Bisnis.com, JAKARTA — Pemerintah menginginkan nilai tambah lebih besar dengan rencana moratorium ekspor emas yang direncanakan pada tahun ini.
Menteri Energi dan Sumber Daya Mineral (ESDM) Arifin Tasrif menerangkan pemerintah ingin nilai tambah yang lebih tinggi dihasilkan dari rencana moratorium ekspor emas tahun ini.
Arifin mengatakan pemerintah tengah mempelajari sejumlah skenario untuk menghasilkan nilai tambah lebih tinggi dari industrialisasi emas di dalam negeri mendatang. Menurut Arifin, rencana industrialisasi emas itu bakal dilakukan bertahap.
“Maksudnya proses hilirisasi harus berjalan, sampai di mana kita bisa menghasilkan produk akhir yang punya nilai tambah tinggi,” kata Arifin saat ditemui di Kementerian ESDM, Jakarta, Jumat (10/2/2023).
Komitmen hilirisasi emas itu, kata dia, diharapkan ikut membawa dampak berlipat untuk perekonomian nasional di masa datang. Hanya saja, dia belum dapat menerangkan lebih rinci ihwal produk akhir yang diharapkan pemerintah untuk hilirisasi emas tersebut.
“Hilirisasi itu kan bisa menciptakan banyak tenaga kerja,” tuturnya.
Baca Juga
Seperti diketahui, Presiden Joko Widodo atau Jokowi menegaskan komoditas emas ikut menjadi mineral logam prioritas selanjutnya yang akan didorong untuk dilakukan hilirisasi.
Pemerintah belakangan gencar mendorong kebijakan larangan ekspor mineral mentah, seperti nikel hingga bauksit, untuk mengembangkan hilirisasi di dalam negeri. Menurut Jokowi, hilirisasi menjadi kunci bagi Indonesia untuk menjadi negara maju.

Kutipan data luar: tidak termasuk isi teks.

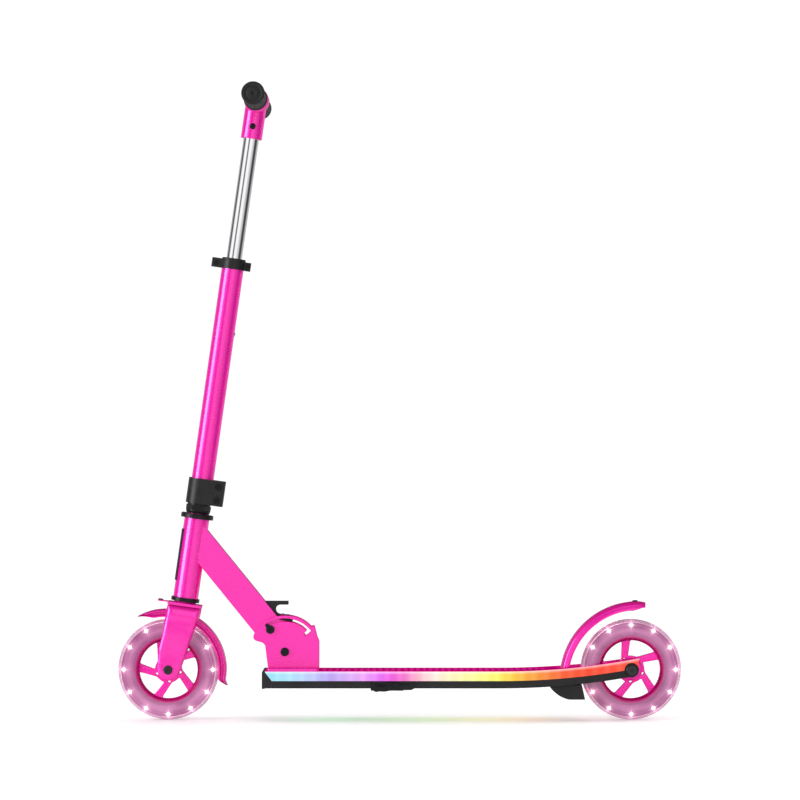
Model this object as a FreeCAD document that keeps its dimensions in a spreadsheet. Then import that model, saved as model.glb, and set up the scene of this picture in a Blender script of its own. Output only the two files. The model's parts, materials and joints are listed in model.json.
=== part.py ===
import FreeCAD, Part
import math
import os

import Sketcher
from FreeCAD import Placement, Rotation, Vector

# Folding kick scooter with light-up wheels and light strips along the deck.
# +Z is up, +X points to the rear, +Y to the rider's right.
# The origin is on the ground, halfway between the axles, on the centre plane.

DIMENSIONS = {
    # wheels
    "wheel_base": 666.6,
    "wheel_radius": 72.5,
    "tyre_width": 24,
    "crown_drop": 3.7,
    "core_outer_radius": 67.5,
    "core_width": 22,
    "rim_radius": 46,
    "rim_opening_radius": 42,
    "rim_width": 20,
    "spoke_thickness": 11,
    "spoke_offset": 10.75,
    "hub_width": 23,
    "hub_radius": 15,
    "hub_disc_radius": 19.5,
    "led_ring_radius": 64.2,
    "led_radius": 2.6,
    "bearing_radius": 11,
    "bearing_width": 7,
    "axle_radius": 3.95,
    # steering column, measured along its tilted axis from the height of the wheel centres
    "steering_tilt": 8.15,
    "crown_bottom": 92.4,
    "crown_top": 96.4,
    "head_tube_bottom": 104.25,
    "head_tube_top": 219.7,
    "head_tube_radius": 18,
    "steerer_radius": 14.3,
    "upper_cup_top": 226.4,
    "lock_nut_top": 241.2,
    "clamp_top": 277.5,
    "clamp_radius": 19.6,
    "clamp_reach": 33.7,
    "outer_tube_radius": 15.9,
    "outer_tube_top": 584.4,
    "tube_wall": 1.5,
    "collar_bottom": 582.6,
    "collar_top": 598.3,
    "inner_tube_radius": 11.1,
    "inner_tube_bottom": 430,
    "snap_height": 489.8,
    "snap_spacing": 50,
    "tee_bottom": 772.5,
    "tee_radius": 15.35,
    "bar_height": 827.9,
    "bar_half_length": 171,
    "grip_radius": 16,
    "grip_start": 50,
    "grip_end": 172.5,
    # fork and front fender
    "fork_rake": 9.6,
    "leg_inner": 16.5,
    "leg_thickness": 4.5,
    "front_fender_radius": 87.2,
    "front_fender_skirt": 76.5,
    # folding joint
    "pivot_x": -165.3,
    "pivot_z": 98.5,
    "bracket_inner": 15.5,
    "bracket_thickness": 4,
    "bracket_radius": 52.2,
    "slot_radius": 45.8,
    "slot_width": 4.6,
    "lock_pin_radius": 2.1,
    "down_tube_width": 30,
    "down_tube_depth": 40,
    # deck
    "deck_half_width": 50,
    "deck_top": 72,
    "deck_bottom": 47.75,
    "strip_top": 71.5,
    "strip_bottom": 58.3,
    "strip_thickness": 3,
    "rail_thickness": 4,
    "deck_front": -197.5,
    "plate_thickness": 3.5,
    "plate_end": 257,
    "bend_start": 144,
    "rise_radius": 1150,
    "taper_radius": 812,
    # rear fender brake
    "rear_fender_radius": 112.7,
    "rear_fender_skirt": 101,
    "brake_pivot_x": 237,
    "brake_pivot_z": 66.5,
    "brake_pin_radius": 2.5,
}


class Size:
    """A number together with the spreadsheet expression that gives it."""

    def __init__(self, value, text):
        self.value = value
        self.text = text

    def __add__(self, other):
        return Size(self.value + number(other), f"({self.text} + {expression(other)})")

    __radd__ = __add__

    def __sub__(self, other):
        return Size(self.value - number(other), f"({self.text} - {expression(other)})")

    def __rsub__(self, other):
        return Size(number(other) - self.value, f"({expression(other)} - {self.text})")

    def __mul__(self, other):
        return Size(self.value * number(other), f"({self.text} * {expression(other)})")

    __rmul__ = __mul__

    def __truediv__(self, other):
        return Size(self.value / number(other), f"({self.text} / {expression(other)})")

    def __neg__(self):
        return Size(-self.value, f"(-1 * {self.text})")


def number(size):
    return size.value if isinstance(size, Size) else float(size)


def expression(size):
    return size.text if isinstance(size, Size) else repr(float(size))


def write_sheet(document):
    sheet = document.addObject("Spreadsheet::Sheet", "dims")
    for row, (alias, value) in enumerate(DIMENSIONS.items(), start=1):
        sheet.set(f"A{row}", alias.replace("_", " "))
        sheet.set(f"B{row}", str(value))
        sheet.setAlias(f"B{row}", alias)
    return {alias: Size(float(value), f"dims.{alias}") for alias, value in DIMENSIONS.items()}


doc = FreeCAD.newDocument("kick_scooter")
d = write_sheet(doc)
doc.recompute()
nodes = []


def bind(item, path, size):
    """Sets one property of an object from a size, and ties it to the sheet when it comes from there."""
    if isinstance(size, Size):
        item.setExpression(path, size.text)


# ---------------------------------------------------------------- sketches and features

def new_body(name, placement=None):
    body = doc.addObject("PartDesign::Body", name)
    body.Label = name
    if placement is not None:
        body.Placement = placement
    nodes.append(body)
    return body


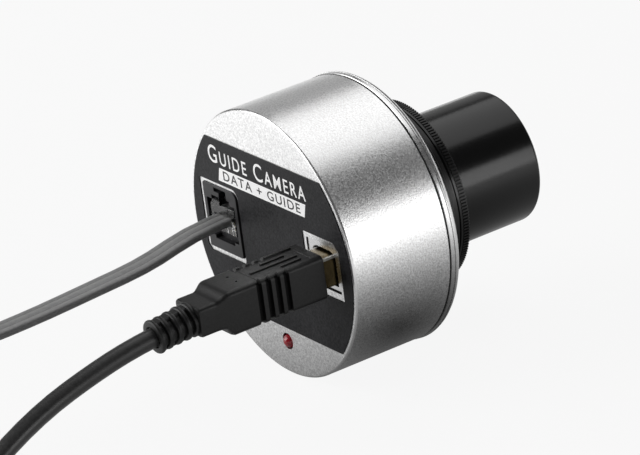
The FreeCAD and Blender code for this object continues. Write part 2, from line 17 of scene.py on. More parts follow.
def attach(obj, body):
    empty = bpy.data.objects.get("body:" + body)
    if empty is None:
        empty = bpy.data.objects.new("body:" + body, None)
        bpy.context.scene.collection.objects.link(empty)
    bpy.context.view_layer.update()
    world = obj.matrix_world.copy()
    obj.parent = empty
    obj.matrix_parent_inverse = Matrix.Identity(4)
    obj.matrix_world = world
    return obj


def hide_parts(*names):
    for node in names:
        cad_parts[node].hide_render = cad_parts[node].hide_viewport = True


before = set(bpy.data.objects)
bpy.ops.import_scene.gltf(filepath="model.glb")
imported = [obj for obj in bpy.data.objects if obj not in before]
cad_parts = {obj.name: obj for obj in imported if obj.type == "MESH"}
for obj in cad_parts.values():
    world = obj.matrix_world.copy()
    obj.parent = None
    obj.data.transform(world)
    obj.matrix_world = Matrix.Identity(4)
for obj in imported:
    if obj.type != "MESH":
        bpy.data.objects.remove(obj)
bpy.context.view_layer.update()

logging.basicConfig(level=logging.INFO, format="%(message)s")
log = logging.getLogger("guide_camera")

Outline = list[tuple[float, float]]
Route = list[tuple[float, float, float]]
Colour = tuple[float, float, float]
Corners = tuple[float, float, float, float]
BMesh = bmesh.types.BMesh
Face = bmesh.types.BMFace
Tree = bpy.types.NodeTree
Node = bpy.types.Node
Socket = bpy.types.NodeSocket
Object = bpy.types.Object

METRE = Matrix.Scale(0.001, 4)
AXIS_HEIGHT = 32.3
REAR_FACE = -31.8
CAMERA_PLACE = Matrix.Translation((0.0, REAR_FACE, AXIS_HEIGHT))
FULL_TURN = 2.0 * math.pi
WELD = 1e-4
SLIVER = 1e-5
SAME_SPOT = 1e-6
HOUSING_STEPS = 256
RING_STEPS = 192
TIE_WIDE = 7.0
TIE_THICK = 0.4


class Body(Enum):
    """The rigid bodies that pieces ride on."""

    CAMERA = "camera_body"
    SPACER = "spacer"
    NOSEPIECE = "nosepiece"
    DATA_PLUG = "usb_plug"
    GUIDE_PLUG = "guide_plug"
    GUIDE_LATCH = "guide_latch"
    MOUNT_LATCH = "mount_latch"


# ---------------------------------------------------------------- node groups


def new_group(
    name: str, inputs: list[tuple[str, float]], outputs: list[str]
) -> Tree:
    """Start a shader node group whose sockets are all numbers.

    Args:
        name: the group's name.
        inputs: name and default of each input.
        outputs: name of each output.

    Returns:
        The node tree, with its Group Input and Group Output nodes in it.
    """
    tree = bpy.data.node_groups.new(name, "ShaderNodeTree")
    for label, default in inputs:
        socket = tree.interface.new_socket(
            label, in_out="INPUT", socket_type="NodeSocketFloat"
        )
        socket.default_value = default
    for label in outputs:
        tree.interface.new_socket(label, in_out="OUTPUT", socket_type="NodeSocketFloat")
    tree.nodes.new("NodeGroupInput").name = "in"
    tree.nodes.new("NodeGroupOutput").name = "out"
    return tree


def add_node(tree: Tree, kind: str, **values: object) -> Node:
    """Add a node to a tree.

    Args:
        tree: the tree.
        kind: the node's type.
        values: its properties, or its inputs by index as in0, in1 and so on.

    Returns:
        The new node.
    """
    node = tree.nodes.new(kind)
    for key, value in values.items():
        if key.startswith("in") and key[2:].isdigit():
            node.inputs[int(key[2:])].default_value = value
        else:
            setattr(node, key, value)
    return node


def wire(tree: Tree, *pairs: tuple[Socket, Socket]) -> None:
    """Link each pair of an output and an input."""
    for source, target in pairs:
        tree.links.new(source, target)


def scaled_noise(tree: Tree, scale_name: str, detail: float) -> Node:
    """Add noise on object coordinates whose scale comes from a group input.

    Args:
        tree: the group's tree.
        scale_name: the group input that sets the scale.
        detail: the noise's octaves.

    Returns:
        The noise node.
    """
    coord = add_node(tree, "ShaderNodeTexCoord")
    noise = add_node(tree, "ShaderNodeTexNoise")
    noise.inputs["Detail"].default_value = detail
    wire(
        tree,
        (coord.outputs["Object"], noise.inputs["Vector"]),
        (tree.nodes["in"].outputs[scale_name], noise.inputs["Scale"]),
    )
    return noise


def remap(tree: Tree, source: Socket, low: float, high: float) -> Node:
    """Stretch the middle of a noise to the range 0 to 1.

    Args:
        tree: the tree.
        source: the noise.
        low: what becomes 0.
        high: what becomes 1.

    Returns:
        The node that puts out the stretched noise.
    """
    node = add_node(tree, "ShaderNodeMapRange", in1=low, in2=high)
    wire(tree, (source, node.inputs[0]))
    return node


def grain_group() -> Tree:
    """A fine grain with slow mottling.

    Returns:
        A group that puts out a 0 to 1 tone, a roughness and a height.
    """
    tree = new_group(
        "fine_grain",
        [
            ("Grain scale", 1500.0), ("Mottle scale", 60.0), ("Mottle share", 0.3),
            ("Roughness low", 0.3), ("Roughness high", 0.45),
        ],
        ["Tone", "Roughness", "Height"],
    )
    fine = remap(tree, scaled_noise(tree, "Grain scale", 2.0).outputs[0], 0.3, 0.7)
    slow = remap(tree, scaled_noise(tree, "Mottle scale", 3.0).outputs[0], 0.35, 0.65)
    tone = add_node(tree, "ShaderNodeMix", data_type="FLOAT")
    rough = add_node(tree, "ShaderNodeMapRange")
    given, out = tree.nodes["in"].outputs, tree.nodes["out"].inputs
    wire(
        tree,
        (given["Mottle share"], tone.inputs[0]),
        (fine.outputs[0], tone.inputs[2]),
        (slow.outputs[0], tone.inputs[3]),
        (tone.outputs[0], rough.inputs[0]),
        (given["Roughness low"], rough.inputs[3]),
        (given["Roughness high"], rough.inputs[4]),
        (tone.outputs[0], out["Tone"]),
        (rough.outputs[0], out["Roughness"]),
        (fine.outputs[0], out["Height"]),
    )
    return tree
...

“Kemudian nanti dari bauksit, timah, lari ke tembaga, lari ke emas, lari ke gas alam dan minyak. Kalau ini betul-betul secara konsisten kita kerjakan, jadilah kita negara maju,” kata Jokowi saat membuka Pertemuan Industri Jasa Keuangan di Jakarta, dikutip Selasa (7/2/2023).
Sementara itu, sebagian besar pelaku industri emas menyebutkan hal ini perlu dilakukan dengan beberapa pertimbangan matang.
Direktur Investor Relation Hartadinata Abadi (HRTA) Thendra Crisnanda mengatakan saat ini pelaku pasar masih akan mencermati dan menunggu detail dari kebijakan dan implementasi pelarangan ekspor emas tersebut.
“Jadi pelaku pasar masih menunggu, apa saja yang tidak boleh diekspor, apakah bijih emasnya atau apa? Itu yang kami tunggu. Karena ada implikasi negatif yang harus menjadi pertimbangan dari sisi pemerintah,” ungkapnya kepada Bisnis, Rabu (8/2/2023).
Dari data World Gold Council menyebutkan tingkat produksi tambang emas di Indonesia pada 2021 mencapai 117,5 ton, dengan tingkat permintaan pada 2022 mencapai 49 ton.
“Asumsikan pada 2023 produksi stagnan setara dengan 2021 yakni 117 ton, dan permintaan meningkat moderat hanya naik 5 persen menjadi 52 ton, maka akan ada 60 ton lebih excess supply yang belum tentu langsung bisa terserap, yang negatifnya terhadap industri akan dirasakan terutama pada pemain untuk yang ada di upstream terutama penambang emas,” jelas Thendra.
Larangan ekspor ini, imbuhnya, berisiko di mana penambang emas harus menurunkan tingkat produksi, dan melihat harga harus turun agar pasokannya bisa terserap di domestik.
Di sisi lain, untuk emiten emas yang bergerak di midstream dan downstream justru akan mendapatkan keuntungan karena tidak harus menjual emas yang belum diolah sama sekali.
“Misalnya HRTA bergerak di bagian midstream dan downstream, kami mencetak emas dan produksi emas batangan dan mendistribusikan emas ini yang berarti kami menjadi sumber permintaan emas domestik. Keuntungannya, dari sisi pricing akan lebih murah karena pasokan di dalam negerinya sendiri berlebih,” kata Thendra.
Selain itu, ada faktor kepastian ketersediaan bahan baku, karena selama ini HRTA masih mengimpor bahan baku sehingga perlu waktu. Dengan adanya larangan ekspor, emiten seperti HRTA akan menyerap pasokan dalam negeri dan mendapat keuntungan dari penurunan harga sehingga ada penurunan juga pada biaya materialnya.